Task goal: Say how many lines contain the word "joints" and give no other text.

Entries shown:
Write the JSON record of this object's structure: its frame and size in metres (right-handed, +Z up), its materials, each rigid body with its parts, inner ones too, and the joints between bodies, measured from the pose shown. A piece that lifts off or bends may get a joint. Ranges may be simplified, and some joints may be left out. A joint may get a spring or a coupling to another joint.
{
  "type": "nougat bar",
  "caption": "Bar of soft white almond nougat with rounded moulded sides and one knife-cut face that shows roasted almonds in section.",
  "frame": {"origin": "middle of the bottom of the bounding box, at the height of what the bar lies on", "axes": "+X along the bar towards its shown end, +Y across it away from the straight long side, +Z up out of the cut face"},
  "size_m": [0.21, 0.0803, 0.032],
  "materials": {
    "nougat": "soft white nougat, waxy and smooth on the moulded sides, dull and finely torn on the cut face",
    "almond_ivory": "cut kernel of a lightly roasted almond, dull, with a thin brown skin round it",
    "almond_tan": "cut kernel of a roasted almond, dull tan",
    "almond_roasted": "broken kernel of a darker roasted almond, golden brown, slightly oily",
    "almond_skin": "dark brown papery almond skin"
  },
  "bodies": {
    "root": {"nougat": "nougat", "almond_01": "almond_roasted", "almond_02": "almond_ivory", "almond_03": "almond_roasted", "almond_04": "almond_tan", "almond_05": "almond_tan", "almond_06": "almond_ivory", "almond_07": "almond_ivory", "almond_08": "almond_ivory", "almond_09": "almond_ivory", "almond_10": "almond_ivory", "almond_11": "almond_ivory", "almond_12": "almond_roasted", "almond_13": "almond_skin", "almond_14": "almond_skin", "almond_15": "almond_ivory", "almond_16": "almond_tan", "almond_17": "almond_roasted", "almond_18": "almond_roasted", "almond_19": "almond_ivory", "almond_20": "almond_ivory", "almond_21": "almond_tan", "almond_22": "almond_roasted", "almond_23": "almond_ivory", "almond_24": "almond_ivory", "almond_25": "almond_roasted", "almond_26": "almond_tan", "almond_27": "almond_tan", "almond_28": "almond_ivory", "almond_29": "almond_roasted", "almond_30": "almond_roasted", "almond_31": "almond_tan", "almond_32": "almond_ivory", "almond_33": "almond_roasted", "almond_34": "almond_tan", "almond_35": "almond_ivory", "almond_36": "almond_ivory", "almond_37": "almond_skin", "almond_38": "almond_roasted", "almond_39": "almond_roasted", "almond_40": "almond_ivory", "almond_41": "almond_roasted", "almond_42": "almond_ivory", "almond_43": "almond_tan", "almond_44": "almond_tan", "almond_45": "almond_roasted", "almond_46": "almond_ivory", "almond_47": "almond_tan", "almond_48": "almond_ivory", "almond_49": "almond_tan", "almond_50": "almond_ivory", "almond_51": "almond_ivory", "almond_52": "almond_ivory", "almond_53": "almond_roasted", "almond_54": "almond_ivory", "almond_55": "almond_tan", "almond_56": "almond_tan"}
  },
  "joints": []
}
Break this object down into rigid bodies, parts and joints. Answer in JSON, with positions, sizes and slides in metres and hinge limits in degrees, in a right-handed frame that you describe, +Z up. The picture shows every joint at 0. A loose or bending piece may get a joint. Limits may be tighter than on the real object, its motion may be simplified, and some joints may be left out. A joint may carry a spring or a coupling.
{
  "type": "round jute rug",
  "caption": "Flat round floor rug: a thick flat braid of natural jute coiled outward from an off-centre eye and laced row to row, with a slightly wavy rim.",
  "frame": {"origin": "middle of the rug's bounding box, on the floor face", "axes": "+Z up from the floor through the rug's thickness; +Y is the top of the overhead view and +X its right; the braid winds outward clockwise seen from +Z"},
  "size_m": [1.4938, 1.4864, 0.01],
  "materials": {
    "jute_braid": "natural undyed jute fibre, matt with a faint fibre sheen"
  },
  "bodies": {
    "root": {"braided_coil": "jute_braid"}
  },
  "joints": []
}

Reply: 4